--- Source excerpt ---
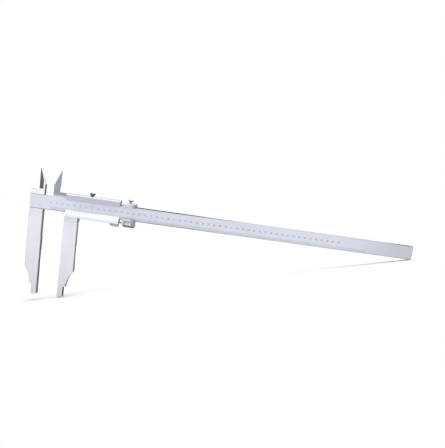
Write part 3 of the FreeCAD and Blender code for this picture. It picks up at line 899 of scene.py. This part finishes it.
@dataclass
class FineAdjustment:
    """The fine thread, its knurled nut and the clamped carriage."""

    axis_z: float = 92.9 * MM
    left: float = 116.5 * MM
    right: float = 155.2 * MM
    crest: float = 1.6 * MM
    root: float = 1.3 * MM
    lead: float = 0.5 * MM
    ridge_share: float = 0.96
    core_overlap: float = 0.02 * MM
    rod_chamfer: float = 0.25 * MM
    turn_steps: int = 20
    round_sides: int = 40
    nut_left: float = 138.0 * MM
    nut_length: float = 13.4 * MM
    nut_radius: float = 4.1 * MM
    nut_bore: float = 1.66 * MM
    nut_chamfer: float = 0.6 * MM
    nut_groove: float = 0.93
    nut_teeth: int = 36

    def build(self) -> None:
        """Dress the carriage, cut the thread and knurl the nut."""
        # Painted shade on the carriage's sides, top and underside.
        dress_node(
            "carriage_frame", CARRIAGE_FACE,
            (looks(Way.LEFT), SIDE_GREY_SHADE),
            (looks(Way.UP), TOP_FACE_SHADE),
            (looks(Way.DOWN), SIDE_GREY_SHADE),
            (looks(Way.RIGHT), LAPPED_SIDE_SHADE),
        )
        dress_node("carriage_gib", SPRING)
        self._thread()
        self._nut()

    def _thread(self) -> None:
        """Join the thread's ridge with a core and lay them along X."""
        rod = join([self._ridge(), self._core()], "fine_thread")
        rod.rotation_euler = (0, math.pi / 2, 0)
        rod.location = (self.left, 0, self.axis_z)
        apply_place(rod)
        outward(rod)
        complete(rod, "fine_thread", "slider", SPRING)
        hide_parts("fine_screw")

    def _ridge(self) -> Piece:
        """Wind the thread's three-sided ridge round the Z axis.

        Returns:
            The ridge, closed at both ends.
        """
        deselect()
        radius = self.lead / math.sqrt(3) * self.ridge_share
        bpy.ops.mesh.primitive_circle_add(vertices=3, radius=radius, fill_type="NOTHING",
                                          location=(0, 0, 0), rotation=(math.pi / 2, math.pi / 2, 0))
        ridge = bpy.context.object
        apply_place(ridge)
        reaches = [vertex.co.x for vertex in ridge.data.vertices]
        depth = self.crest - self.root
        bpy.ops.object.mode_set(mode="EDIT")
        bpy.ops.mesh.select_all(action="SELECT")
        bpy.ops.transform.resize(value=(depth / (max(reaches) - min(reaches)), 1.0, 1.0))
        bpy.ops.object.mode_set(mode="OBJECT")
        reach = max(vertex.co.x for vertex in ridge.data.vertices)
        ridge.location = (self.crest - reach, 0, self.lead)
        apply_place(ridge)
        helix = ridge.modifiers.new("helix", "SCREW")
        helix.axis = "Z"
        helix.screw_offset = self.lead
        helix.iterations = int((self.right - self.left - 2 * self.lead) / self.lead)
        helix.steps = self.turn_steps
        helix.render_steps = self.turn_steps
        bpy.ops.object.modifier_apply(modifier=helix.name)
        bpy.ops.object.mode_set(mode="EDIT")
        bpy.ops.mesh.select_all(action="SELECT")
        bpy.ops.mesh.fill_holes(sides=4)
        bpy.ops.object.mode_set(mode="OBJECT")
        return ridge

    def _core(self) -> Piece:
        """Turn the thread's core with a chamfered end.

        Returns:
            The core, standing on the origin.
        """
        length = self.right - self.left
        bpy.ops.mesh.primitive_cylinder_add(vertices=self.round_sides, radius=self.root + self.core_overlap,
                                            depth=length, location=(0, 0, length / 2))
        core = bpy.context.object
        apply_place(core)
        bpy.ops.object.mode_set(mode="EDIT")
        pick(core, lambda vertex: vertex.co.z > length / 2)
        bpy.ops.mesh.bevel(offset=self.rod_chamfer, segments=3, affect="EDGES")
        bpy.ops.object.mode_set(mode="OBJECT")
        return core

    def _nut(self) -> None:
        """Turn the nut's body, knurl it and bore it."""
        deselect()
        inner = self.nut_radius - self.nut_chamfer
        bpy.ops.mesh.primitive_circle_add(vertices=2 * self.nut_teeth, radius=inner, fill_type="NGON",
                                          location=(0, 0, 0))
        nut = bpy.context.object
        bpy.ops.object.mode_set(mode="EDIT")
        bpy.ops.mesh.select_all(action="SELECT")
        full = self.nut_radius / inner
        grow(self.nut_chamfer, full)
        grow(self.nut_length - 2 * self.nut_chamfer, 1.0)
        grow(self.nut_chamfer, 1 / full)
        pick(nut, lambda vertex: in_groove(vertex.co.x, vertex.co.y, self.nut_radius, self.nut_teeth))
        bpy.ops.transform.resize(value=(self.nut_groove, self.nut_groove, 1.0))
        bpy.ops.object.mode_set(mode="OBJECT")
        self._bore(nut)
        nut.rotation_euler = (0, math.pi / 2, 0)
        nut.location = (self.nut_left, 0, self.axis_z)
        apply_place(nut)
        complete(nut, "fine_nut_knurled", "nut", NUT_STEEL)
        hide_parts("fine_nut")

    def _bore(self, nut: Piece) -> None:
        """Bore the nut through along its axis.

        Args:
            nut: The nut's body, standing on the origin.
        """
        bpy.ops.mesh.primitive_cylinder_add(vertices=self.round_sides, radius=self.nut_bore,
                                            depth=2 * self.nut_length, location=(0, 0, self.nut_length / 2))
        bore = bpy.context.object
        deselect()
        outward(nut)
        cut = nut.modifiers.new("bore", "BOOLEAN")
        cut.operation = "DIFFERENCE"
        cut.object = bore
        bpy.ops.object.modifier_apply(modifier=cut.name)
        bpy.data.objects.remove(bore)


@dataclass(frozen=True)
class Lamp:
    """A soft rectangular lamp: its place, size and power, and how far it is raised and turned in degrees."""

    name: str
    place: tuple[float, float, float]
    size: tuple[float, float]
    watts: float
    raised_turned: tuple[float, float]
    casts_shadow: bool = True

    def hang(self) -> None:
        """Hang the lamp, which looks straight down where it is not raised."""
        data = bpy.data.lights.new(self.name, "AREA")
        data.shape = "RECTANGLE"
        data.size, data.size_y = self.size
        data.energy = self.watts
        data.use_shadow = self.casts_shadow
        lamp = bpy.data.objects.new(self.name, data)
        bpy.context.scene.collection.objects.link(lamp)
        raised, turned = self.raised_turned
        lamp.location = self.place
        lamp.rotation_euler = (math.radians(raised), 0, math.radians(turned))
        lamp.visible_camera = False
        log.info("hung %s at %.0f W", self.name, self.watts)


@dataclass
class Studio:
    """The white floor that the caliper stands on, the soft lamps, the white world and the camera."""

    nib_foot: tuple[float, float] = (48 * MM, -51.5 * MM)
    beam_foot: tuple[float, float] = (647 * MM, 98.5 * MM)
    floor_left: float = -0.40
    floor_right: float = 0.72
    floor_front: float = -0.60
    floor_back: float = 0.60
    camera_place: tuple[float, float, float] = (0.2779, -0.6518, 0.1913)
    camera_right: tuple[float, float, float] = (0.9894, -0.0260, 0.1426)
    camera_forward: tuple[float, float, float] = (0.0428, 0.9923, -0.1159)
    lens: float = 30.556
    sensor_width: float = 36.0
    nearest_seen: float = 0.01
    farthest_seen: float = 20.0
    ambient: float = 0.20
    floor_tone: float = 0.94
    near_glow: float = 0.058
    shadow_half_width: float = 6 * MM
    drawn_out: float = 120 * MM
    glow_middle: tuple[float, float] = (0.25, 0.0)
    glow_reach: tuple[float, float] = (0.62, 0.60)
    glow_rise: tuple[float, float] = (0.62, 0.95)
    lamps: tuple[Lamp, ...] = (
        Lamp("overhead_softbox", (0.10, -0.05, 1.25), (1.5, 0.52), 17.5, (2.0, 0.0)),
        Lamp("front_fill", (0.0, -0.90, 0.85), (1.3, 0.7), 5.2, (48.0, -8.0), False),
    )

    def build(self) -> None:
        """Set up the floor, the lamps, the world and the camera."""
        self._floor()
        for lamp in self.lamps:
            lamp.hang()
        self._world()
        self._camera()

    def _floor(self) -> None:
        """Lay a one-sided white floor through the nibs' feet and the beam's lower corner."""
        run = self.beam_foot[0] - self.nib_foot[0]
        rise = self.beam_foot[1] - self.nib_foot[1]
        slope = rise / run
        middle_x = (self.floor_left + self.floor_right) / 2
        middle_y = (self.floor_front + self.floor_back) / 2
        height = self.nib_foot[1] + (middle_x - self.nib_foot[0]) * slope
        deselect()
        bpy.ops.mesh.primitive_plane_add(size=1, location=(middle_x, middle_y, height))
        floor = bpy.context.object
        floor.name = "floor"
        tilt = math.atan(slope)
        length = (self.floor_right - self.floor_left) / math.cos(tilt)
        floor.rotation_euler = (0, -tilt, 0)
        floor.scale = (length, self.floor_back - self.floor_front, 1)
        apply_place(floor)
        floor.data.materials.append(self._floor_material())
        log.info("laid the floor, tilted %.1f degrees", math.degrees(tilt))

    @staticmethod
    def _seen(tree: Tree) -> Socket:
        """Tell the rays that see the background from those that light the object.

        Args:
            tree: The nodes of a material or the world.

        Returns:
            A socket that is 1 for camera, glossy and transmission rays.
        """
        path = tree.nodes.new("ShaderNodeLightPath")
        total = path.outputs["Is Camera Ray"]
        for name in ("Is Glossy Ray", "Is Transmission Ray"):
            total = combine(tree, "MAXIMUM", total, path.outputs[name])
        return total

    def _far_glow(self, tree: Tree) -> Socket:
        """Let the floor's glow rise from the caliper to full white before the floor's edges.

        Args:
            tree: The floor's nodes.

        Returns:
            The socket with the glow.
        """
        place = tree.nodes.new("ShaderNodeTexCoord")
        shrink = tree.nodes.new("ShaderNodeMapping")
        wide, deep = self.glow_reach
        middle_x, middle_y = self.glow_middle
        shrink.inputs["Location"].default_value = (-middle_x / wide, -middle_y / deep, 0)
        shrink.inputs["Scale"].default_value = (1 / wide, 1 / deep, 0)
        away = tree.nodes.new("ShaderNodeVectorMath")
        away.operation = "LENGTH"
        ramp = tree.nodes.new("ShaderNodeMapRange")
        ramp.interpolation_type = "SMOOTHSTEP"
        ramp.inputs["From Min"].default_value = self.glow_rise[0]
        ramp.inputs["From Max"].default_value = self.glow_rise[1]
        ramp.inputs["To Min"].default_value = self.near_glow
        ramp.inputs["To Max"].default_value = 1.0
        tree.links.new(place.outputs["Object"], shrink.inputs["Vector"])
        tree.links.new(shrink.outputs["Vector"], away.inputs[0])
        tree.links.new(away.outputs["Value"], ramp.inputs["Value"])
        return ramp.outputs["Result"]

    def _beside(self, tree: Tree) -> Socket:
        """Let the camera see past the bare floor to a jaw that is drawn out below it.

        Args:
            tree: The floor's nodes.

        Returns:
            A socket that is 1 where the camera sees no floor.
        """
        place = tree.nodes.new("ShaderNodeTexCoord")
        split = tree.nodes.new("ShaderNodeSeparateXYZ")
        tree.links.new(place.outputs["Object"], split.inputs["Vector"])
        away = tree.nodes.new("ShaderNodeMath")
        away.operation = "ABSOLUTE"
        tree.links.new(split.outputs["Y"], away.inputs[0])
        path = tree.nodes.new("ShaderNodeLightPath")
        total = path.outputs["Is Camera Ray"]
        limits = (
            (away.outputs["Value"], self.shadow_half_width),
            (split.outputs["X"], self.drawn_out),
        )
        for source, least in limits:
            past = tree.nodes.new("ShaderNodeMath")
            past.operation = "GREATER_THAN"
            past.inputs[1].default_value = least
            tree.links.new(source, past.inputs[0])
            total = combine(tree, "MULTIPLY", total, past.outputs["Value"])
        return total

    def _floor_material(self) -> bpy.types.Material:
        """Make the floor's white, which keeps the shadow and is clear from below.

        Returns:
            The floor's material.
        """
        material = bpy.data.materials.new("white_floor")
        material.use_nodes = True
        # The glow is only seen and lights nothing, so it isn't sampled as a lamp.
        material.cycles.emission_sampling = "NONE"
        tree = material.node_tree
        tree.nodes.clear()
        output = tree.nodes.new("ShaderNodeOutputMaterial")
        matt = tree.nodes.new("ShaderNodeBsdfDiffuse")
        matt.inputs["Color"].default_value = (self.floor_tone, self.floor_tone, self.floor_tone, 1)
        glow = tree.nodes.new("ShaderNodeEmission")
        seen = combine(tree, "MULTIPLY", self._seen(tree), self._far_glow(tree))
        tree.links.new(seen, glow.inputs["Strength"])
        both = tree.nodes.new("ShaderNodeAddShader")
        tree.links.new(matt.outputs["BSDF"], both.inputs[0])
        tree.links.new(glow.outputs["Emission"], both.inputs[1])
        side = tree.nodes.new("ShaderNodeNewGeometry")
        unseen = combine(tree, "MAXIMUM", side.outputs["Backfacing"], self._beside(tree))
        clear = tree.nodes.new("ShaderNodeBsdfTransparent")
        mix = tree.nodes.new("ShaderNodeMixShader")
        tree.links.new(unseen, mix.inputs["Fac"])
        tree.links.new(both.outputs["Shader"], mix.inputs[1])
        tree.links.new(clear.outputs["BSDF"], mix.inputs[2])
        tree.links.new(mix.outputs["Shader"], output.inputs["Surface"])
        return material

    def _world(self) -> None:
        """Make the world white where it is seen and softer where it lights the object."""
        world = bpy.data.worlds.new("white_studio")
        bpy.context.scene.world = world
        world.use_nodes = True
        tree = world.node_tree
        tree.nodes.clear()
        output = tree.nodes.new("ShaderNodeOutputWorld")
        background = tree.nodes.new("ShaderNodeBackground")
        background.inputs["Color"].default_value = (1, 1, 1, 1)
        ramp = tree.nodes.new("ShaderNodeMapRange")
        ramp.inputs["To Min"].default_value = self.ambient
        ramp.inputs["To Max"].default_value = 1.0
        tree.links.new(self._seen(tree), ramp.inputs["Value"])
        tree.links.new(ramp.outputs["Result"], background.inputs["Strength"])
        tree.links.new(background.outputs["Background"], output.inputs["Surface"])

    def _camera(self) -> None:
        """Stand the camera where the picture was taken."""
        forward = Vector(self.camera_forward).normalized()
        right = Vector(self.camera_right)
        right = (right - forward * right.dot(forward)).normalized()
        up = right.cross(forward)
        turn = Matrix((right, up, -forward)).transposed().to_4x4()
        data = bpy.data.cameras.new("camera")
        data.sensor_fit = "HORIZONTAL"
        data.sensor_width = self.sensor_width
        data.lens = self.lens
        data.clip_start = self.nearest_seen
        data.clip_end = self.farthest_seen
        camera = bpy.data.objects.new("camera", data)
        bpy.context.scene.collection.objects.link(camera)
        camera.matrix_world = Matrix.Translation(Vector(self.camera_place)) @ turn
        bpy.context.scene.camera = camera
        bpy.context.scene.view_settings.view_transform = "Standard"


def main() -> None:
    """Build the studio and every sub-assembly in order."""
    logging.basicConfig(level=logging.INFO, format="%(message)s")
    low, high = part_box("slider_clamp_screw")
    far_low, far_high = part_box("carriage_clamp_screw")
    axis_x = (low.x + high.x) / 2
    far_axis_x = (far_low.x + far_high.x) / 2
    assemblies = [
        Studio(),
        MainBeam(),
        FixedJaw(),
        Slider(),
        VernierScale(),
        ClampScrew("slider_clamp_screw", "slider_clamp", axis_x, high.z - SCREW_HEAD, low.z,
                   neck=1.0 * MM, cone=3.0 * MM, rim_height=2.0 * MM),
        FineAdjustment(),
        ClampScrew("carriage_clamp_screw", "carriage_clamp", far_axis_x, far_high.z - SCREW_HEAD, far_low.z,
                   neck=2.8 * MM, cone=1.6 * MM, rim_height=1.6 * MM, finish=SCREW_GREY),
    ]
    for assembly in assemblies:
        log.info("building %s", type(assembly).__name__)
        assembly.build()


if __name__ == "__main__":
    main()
---
### Written request
Set down, exactly as written, each line of the data from its opening line through the one containing "nut_teeth: int = 36". Output nothing more.

### Worked answer
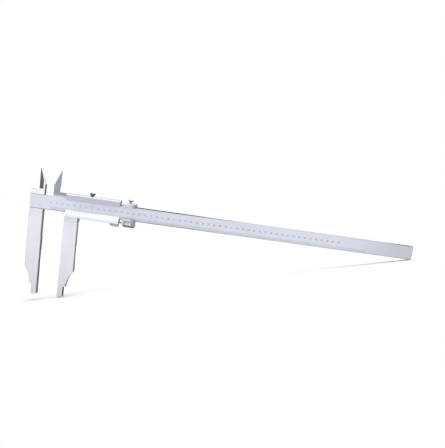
Write part 3 of the FreeCAD and Blender code for this picture. It picks up at line 899 of scene.py. This part finishes it.
@dataclass
class FineAdjustment:
    """The fine thread, its knurled nut and the clamped carriage."""

    axis_z: float = 92.9 * MM
    left: float = 116.5 * MM
    right: float = 155.2 * MM
    crest: float = 1.6 * MM
    root: float = 1.3 * MM
    lead: float = 0.5 * MM
    ridge_share: float = 0.96
    core_overlap: float = 0.02 * MM
    rod_chamfer: float = 0.25 * MM
    turn_steps: int = 20
    round_sides: int = 40
    nut_left: float = 138.0 * MM
    nut_length: float = 13.4 * MM
    nut_radius: float = 4.1 * MM
    nut_bore: float = 1.66 * MM
    nut_chamfer: float = 0.6 * MM
    nut_groove: float = 0.93
    nut_teeth: int = 36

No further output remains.